Exercise brief:
Take the records underneath and set them down exactly.

# # # # # # #

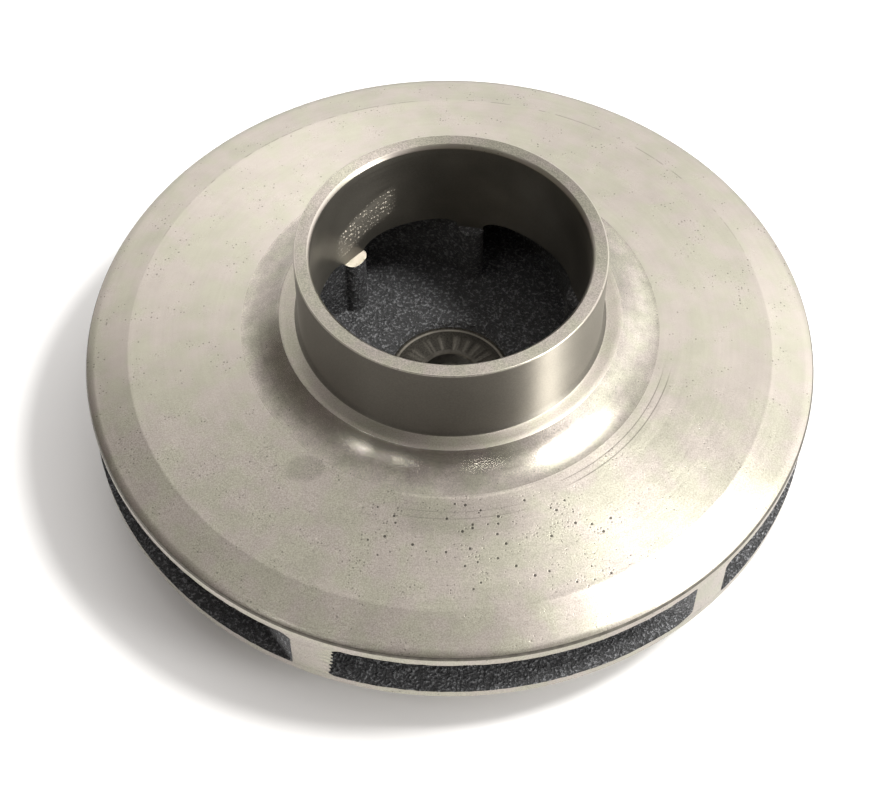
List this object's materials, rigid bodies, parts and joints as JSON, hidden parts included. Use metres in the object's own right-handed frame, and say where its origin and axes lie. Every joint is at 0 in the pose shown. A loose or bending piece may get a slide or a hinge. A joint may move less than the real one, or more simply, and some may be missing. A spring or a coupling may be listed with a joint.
{
  "type": "closed radial pump impeller",
  "caption": "Closed centrifugal pump impeller casting with a turned suction eye, a conical front shroud, backward-curved vanes and a rear hub with a keyed shaft socket.",
  "frame": {"origin": "centre of the rear hub's face, which the impeller stands on", "axes": "+Z along the axis of rotation, towards the suction eye; +Y through the middle of the keyway"},
  "size_m": [0.21, 0.21, 0.0779],
  "materials": {
    "turned_cast_metal": "turned, with a rough as-cast inside"
  },
  "bodies": {
    "root": {"impeller_casting": "turned_cast_metal"}
  },
  "joints": []
}
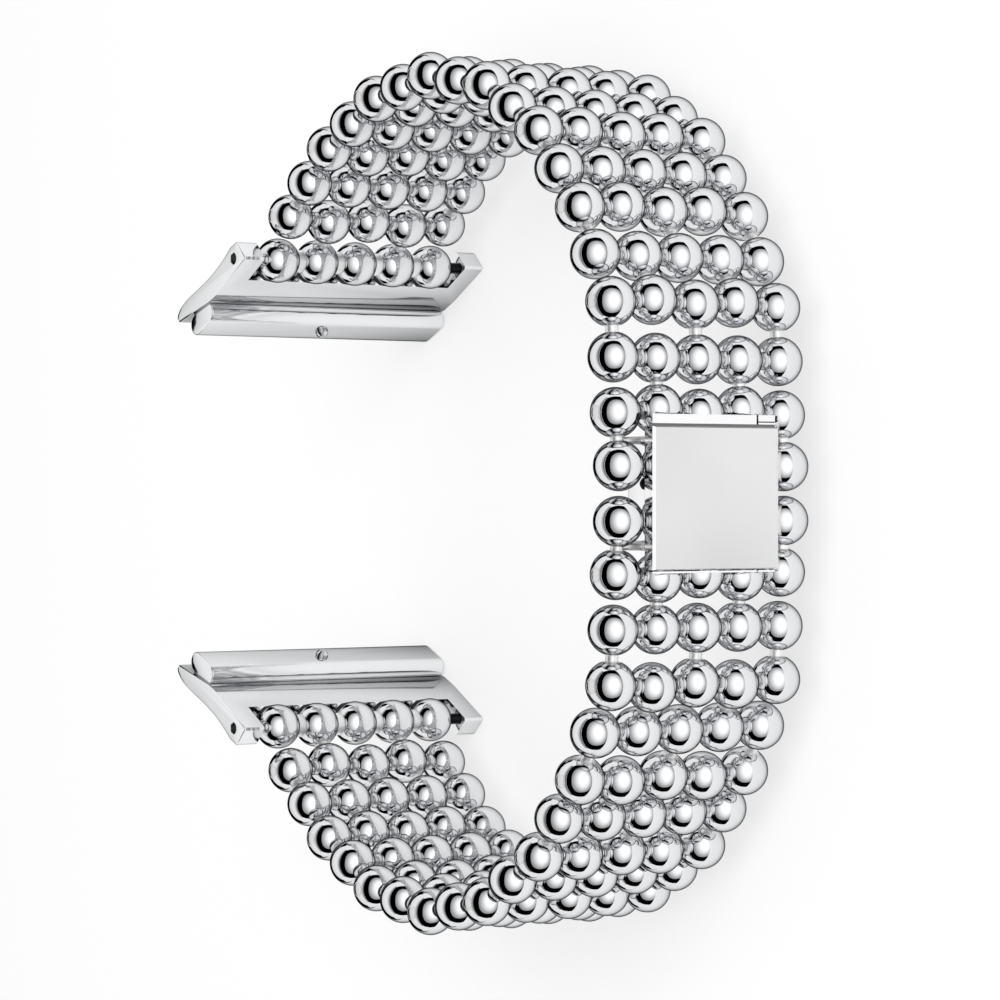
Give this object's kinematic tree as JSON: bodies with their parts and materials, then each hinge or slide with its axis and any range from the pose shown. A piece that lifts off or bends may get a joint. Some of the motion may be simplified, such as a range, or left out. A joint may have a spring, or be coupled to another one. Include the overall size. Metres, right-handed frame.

# # # # # # #

Result of the exercise:
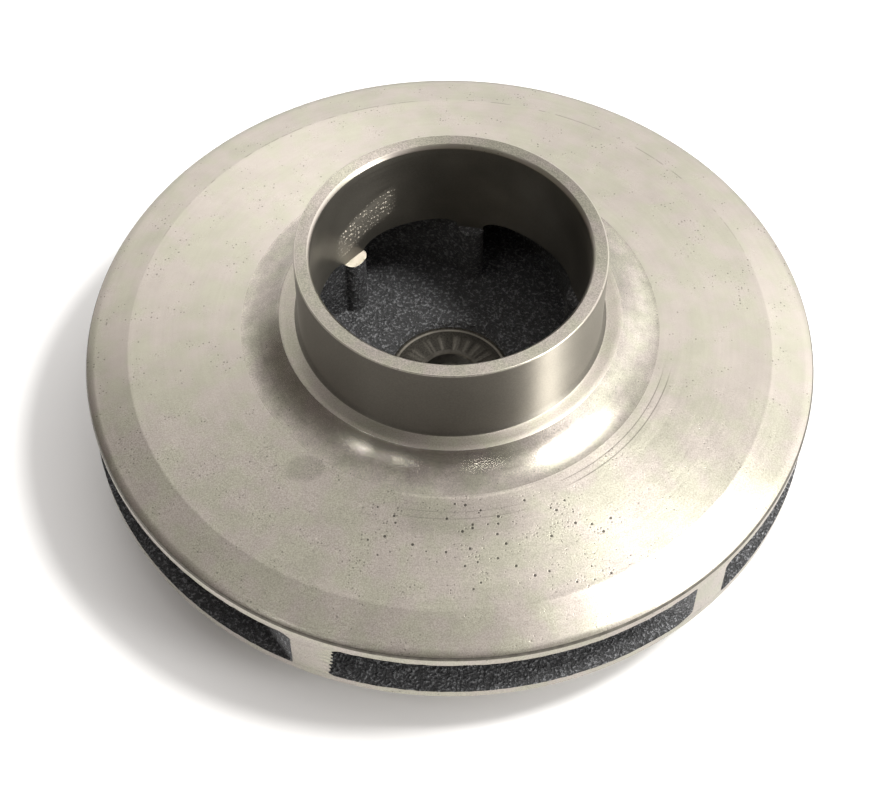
List this object's materials, rigid bodies, parts and joints as JSON, hidden parts included. Use metres in the object's own right-handed frame, and say where its origin and axes lie. Every joint is at 0 in the pose shown. A loose or bending piece may get a slide or a hinge. A joint may move less than the real one, or more simply, and some may be missing. A spring or a coupling may be listed with a joint.
{
  "type": "closed radial pump impeller",
  "caption": "Closed centrifugal pump impeller casting with a turned suction eye, a conical front shroud, backward-curved vanes and a rear hub with a keyed shaft socket.",
  "frame": {"origin": "centre of the rear hub's face, which the impeller stands on", "axes": "+Z along the axis of rotation, towards the suction eye; +Y through the middle of the keyway"},
  "size_m": [0.21, 0.21, 0.0779],
  "materials": {
    "turned_cast_metal": "turned, with a rough as-cast inside"
  },
  "bodies": {
    "root": {"impeller_casting": "turned_cast_metal"}
  },
  "joints": []
}
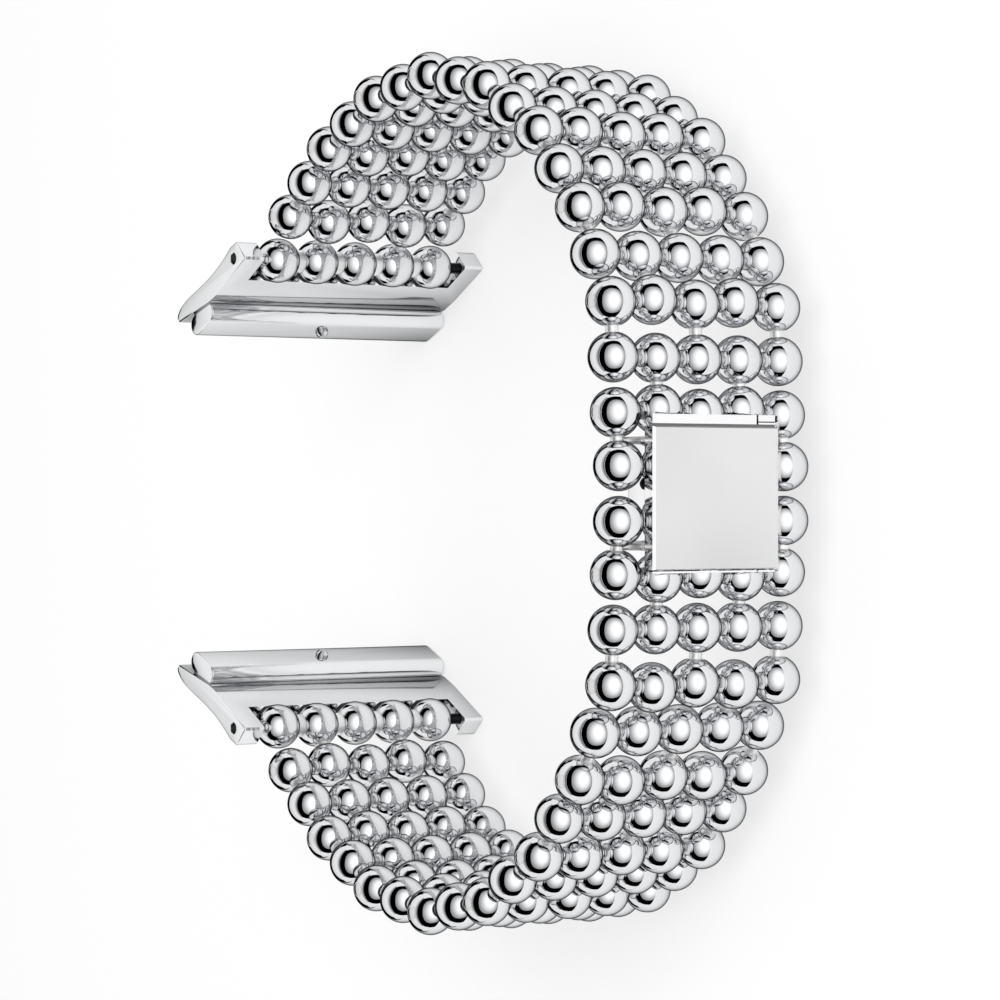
Give this object's kinematic tree as JSON: bodies with their parts and materials, then each hinge or slide with its axis and any range from the pose shown. A piece that lifts off or bends may get a joint. Some of the motion may be simplified, such as a range, or left out. A joint may have a spring, or be coupled to another one. Include the overall size. Metres, right-handed frame.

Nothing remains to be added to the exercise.